Reproduce each line exactly, including spacing and punctuation.

Start of DATASET EXCERPT

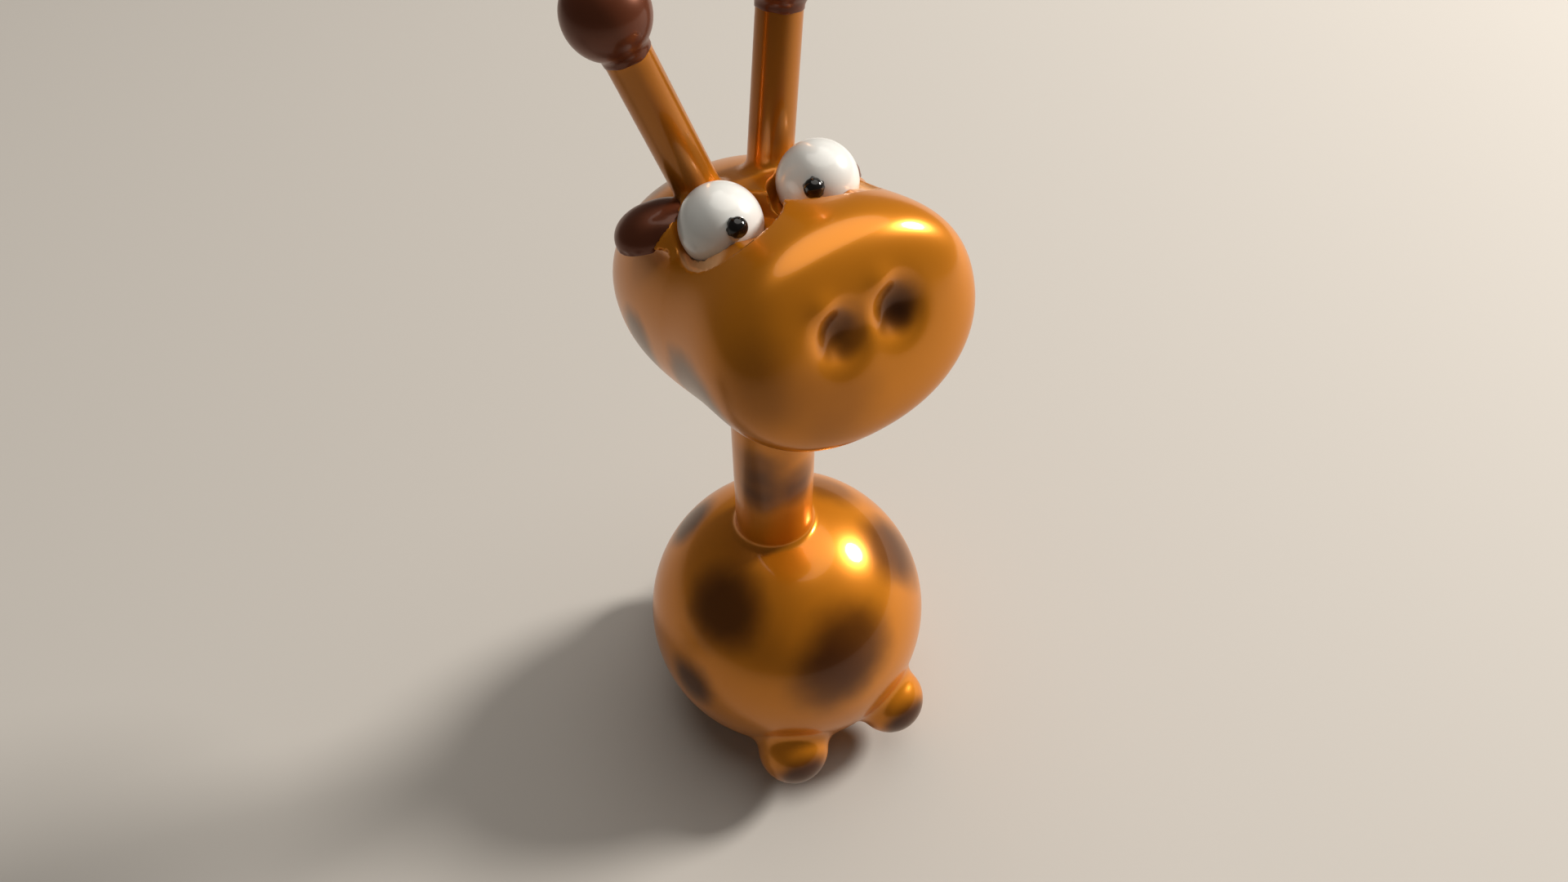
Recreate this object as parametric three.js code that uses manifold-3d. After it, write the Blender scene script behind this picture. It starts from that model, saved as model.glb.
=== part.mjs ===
// Giraffe ornament in lacquered resin: a ball body that rests on a flat sole, four stub feet,
// a straight round neck, a long head with two horn stems, and ball eyes in open sockets.
// Millimetres, +Z up. The origin is the middle of the sole, it faces -Y, and its left is +X.
import * as THREE from 'three';
import { mergeVertices } from 'three/addons/utils/BufferGeometryUtils.js';
import Module from 'manifold-3d';

const wasm = await Module();
wasm.setup();

// Gap between pieces that touch
const fitGap = 0.3;

// Ball body and its flat sole
const ballRadius = 53;
const soleRadius = 25;

// Stub feet: each is a short round post that leaves the ball at an angle
const footRadius = 13.4;
const footStandOut = 2;
const footSwing = 25.8;
const footDrop = 25.2;
const footFillet = 4;
const footSink = 1;

// Neck: set a little back and a little to the giraffe's right of the ball's crown
const neckRadius = 13.8;
const neckLength = 77;
const neckBack = 6.3;
const neckAside = 2;
const neckFillet = 3;

// Head: a long form whose sections are rounded rectangles, blunt in front and rounder behind
const headFront = 42.5;
const headBack = 64.8;
const headHalfWidth = 39;
const headHalfHeight = 31.4;
const headAhead = 9.4;
const headPitch = 20.5;
const headTurn = 4.1;
const headTilt = 3.4;
const widthSlope = -0.052;
const widthFlare = 0.151;
const heightSlope = -0.061;
const heightFlare = 0.147;
const sectionPower = 2.17;
const frontPower = 4.44;
const backPower = 2.41;

// Eyes, and sockets that are wider and open further out, ahead and up
const eyeRadius = 11.1;
const socketRadius = 14.8;
const socketShift = { out: 0.9, ahead: 1.8, rise: 2.6 };
const eyeSeat = { along: 0.071, around: 67.1, reach: 0.962 };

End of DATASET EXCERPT

• **OUTPUT BELOW**
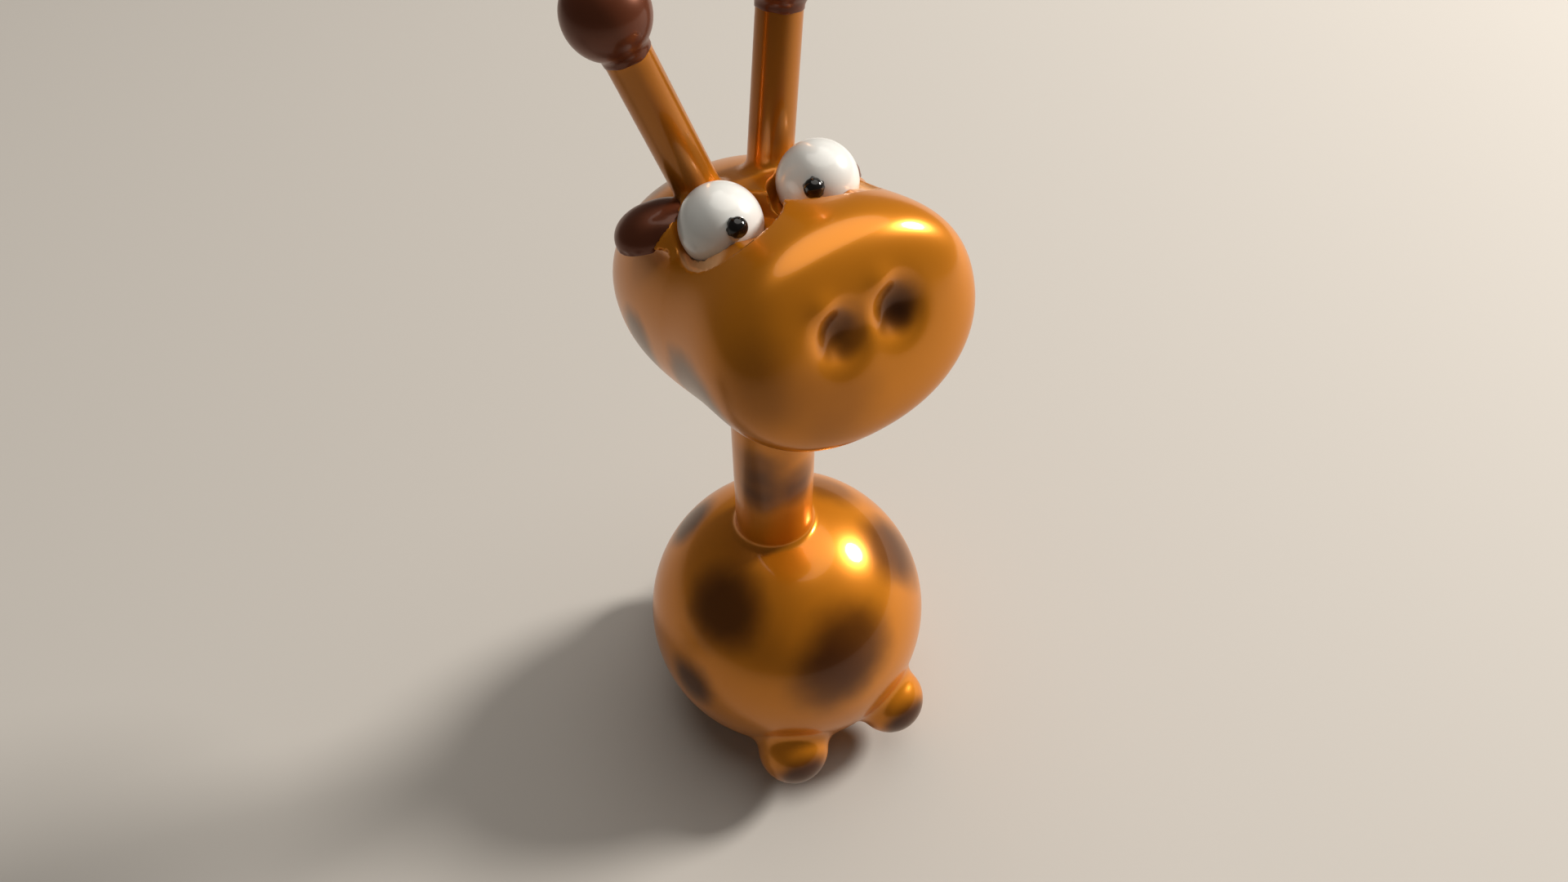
Recreate this object as parametric three.js code that uses manifold-3d. After it, write the Blender scene script behind this picture. It starts from that model, saved as model.glb.
=== part.mjs ===
// Giraffe ornament in lacquered resin: a ball body that rests on a flat sole, four stub feet,
// a straight round neck, a long head with two horn stems, and ball eyes in open sockets.
// Millimetres, +Z up. The origin is the middle of the sole, it faces -Y, and its left is +X.
import * as THREE from 'three';
import { mergeVertices } from 'three/addons/utils/BufferGeometryUtils.js';
import Module from 'manifold-3d';

const wasm = await Module();
wasm.setup();

// Gap between pieces that touch
const fitGap = 0.3;

// Ball body and its flat sole
const ballRadius = 53;
const soleRadius = 25;

// Stub feet: each is a short round post that leaves the ball at an angle
const footRadius = 13.4;
const footStandOut = 2;
const footSwing = 25.8;
const footDrop = 25.2;
const footFillet = 4;
const footSink = 1;

// Neck: set a little back and a little to the giraffe's right of the ball's crown
const neckRadius = 13.8;
const neckLength = 77;
const neckBack = 6.3;
const neckAside = 2;
const neckFillet = 3;

// Head: a long form whose sections are rounded rectangles, blunt in front and rounder behind
const headFront = 42.5;
const headBack = 64.8;
const headHalfWidth = 39;
const headHalfHeight = 31.4;
const headAhead = 9.4;
const headPitch = 20.5;
const headTurn = 4.1;
const headTilt = 3.4;
const widthSlope = -0.052;
const widthFlare = 0.151;
const heightSlope = -0.061;
const heightFlare = 0.147;
const sectionPower = 2.17;
const frontPower = 4.44;
const backPower = 2.41;

// Eyes, and sockets that are wider and open further out, ahead and up
const eyeRadius = 11.1;
const socketRadius = 14.8;
const socketShift = { out: 0.9, ahead: 1.8, rise: 2.6 };
const eyeSeat = { along: 0.071, around: 67.1, reach: 0.962 };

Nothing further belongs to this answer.